** Start MATERIAL TO PROCESS **
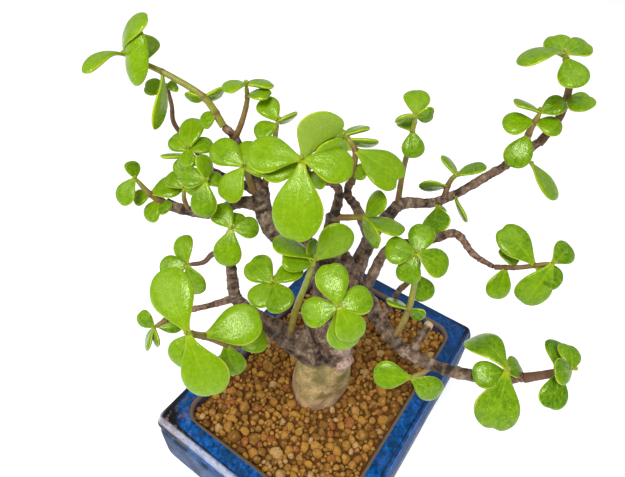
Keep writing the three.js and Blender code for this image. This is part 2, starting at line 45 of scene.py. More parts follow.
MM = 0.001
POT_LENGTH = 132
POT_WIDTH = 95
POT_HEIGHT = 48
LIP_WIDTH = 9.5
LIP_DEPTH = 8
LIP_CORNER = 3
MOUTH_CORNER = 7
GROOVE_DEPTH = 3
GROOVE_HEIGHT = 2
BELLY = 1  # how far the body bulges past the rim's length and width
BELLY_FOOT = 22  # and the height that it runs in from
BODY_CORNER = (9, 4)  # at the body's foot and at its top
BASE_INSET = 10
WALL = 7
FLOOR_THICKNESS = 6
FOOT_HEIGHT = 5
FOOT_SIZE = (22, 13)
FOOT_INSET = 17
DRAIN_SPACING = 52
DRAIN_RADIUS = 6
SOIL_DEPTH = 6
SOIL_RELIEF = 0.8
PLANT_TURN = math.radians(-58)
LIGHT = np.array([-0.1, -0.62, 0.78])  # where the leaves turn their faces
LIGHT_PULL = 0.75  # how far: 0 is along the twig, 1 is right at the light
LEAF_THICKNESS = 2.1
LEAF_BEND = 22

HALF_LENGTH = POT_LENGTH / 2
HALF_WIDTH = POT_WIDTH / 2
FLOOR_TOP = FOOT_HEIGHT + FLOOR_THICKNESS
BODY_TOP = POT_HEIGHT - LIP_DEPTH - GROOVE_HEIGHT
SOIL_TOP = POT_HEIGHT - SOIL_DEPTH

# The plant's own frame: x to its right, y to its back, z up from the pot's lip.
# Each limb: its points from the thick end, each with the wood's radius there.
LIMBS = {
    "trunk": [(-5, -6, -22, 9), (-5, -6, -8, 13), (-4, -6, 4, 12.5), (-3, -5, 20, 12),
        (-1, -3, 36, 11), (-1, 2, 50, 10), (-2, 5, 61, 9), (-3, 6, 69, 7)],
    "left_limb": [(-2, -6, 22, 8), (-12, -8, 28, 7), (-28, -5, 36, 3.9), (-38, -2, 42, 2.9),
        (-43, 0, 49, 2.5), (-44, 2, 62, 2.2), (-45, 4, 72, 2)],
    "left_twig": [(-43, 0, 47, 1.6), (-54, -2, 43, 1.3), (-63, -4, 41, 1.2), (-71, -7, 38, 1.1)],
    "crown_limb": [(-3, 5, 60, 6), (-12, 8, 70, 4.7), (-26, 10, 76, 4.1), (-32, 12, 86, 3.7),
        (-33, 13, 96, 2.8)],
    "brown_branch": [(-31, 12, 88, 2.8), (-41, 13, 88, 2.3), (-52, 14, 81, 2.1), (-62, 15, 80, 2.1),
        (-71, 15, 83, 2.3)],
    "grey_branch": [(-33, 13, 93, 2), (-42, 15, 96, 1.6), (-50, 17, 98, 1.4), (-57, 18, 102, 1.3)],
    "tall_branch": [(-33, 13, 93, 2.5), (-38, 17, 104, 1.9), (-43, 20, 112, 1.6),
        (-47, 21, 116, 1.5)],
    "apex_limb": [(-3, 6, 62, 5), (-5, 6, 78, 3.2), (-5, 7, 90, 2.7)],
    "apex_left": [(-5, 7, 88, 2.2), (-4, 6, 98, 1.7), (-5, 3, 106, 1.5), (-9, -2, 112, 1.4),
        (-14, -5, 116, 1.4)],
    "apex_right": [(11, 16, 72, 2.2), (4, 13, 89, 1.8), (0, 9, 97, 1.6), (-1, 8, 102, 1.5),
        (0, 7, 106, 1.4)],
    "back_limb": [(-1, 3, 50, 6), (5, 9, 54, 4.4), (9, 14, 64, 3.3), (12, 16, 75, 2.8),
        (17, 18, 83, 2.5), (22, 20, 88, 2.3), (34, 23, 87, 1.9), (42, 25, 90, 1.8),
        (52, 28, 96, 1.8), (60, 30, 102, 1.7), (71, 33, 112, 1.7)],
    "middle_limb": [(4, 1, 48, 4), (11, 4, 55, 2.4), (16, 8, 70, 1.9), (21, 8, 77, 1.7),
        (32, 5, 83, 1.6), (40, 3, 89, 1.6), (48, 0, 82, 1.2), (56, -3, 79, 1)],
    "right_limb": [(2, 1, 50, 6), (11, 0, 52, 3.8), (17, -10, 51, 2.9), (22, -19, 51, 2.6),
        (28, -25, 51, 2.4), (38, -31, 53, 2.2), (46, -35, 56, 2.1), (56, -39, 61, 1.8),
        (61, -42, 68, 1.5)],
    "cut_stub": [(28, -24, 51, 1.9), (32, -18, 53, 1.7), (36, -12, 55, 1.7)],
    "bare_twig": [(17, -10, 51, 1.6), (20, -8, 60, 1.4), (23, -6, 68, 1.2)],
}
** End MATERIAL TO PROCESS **
** Start MATERIAL TO PROCESS **
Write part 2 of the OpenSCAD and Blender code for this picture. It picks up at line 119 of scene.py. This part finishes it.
** End MATERIAL TO PROCESS **
▶ _PROBLEM TO SOLVE_
Reproduce, without alteration, solely the lines beginning at the line that includes "Keep writing the" and ending at the line that includes "SOIL_TOP = POT_HEIGHT - SOIL_DEPTH", both lines included.

▶ _CORRECT OUTPUT_
Keep writing the three.js and Blender code for this image. This is part 2, starting at line 45 of scene.py. More parts follow.
MM = 0.001
POT_LENGTH = 132
POT_WIDTH = 95
POT_HEIGHT = 48
LIP_WIDTH = 9.5
LIP_DEPTH = 8
LIP_CORNER = 3
MOUTH_CORNER = 7
GROOVE_DEPTH = 3
GROOVE_HEIGHT = 2
BELLY = 1  # how far the body bulges past the rim's length and width
BELLY_FOOT = 22  # and the height that it runs in from
BODY_CORNER = (9, 4)  # at the body's foot and at its top
BASE_INSET = 10
WALL = 7
FLOOR_THICKNESS = 6
FOOT_HEIGHT = 5
FOOT_SIZE = (22, 13)
FOOT_INSET = 17
DRAIN_SPACING = 52
DRAIN_RADIUS = 6
SOIL_DEPTH = 6
SOIL_RELIEF = 0.8
PLANT_TURN = math.radians(-58)
LIGHT = np.array([-0.1, -0.62, 0.78])  # where the leaves turn their faces
LIGHT_PULL = 0.75  # how far: 0 is along the twig, 1 is right at the light
LEAF_THICKNESS = 2.1
LEAF_BEND = 22

HALF_LENGTH = POT_LENGTH / 2
HALF_WIDTH = POT_WIDTH / 2
FLOOR_TOP = FOOT_HEIGHT + FLOOR_THICKNESS
BODY_TOP = POT_HEIGHT - LIP_DEPTH - GROOVE_HEIGHT
SOIL_TOP = POT_HEIGHT - SOIL_DEPTH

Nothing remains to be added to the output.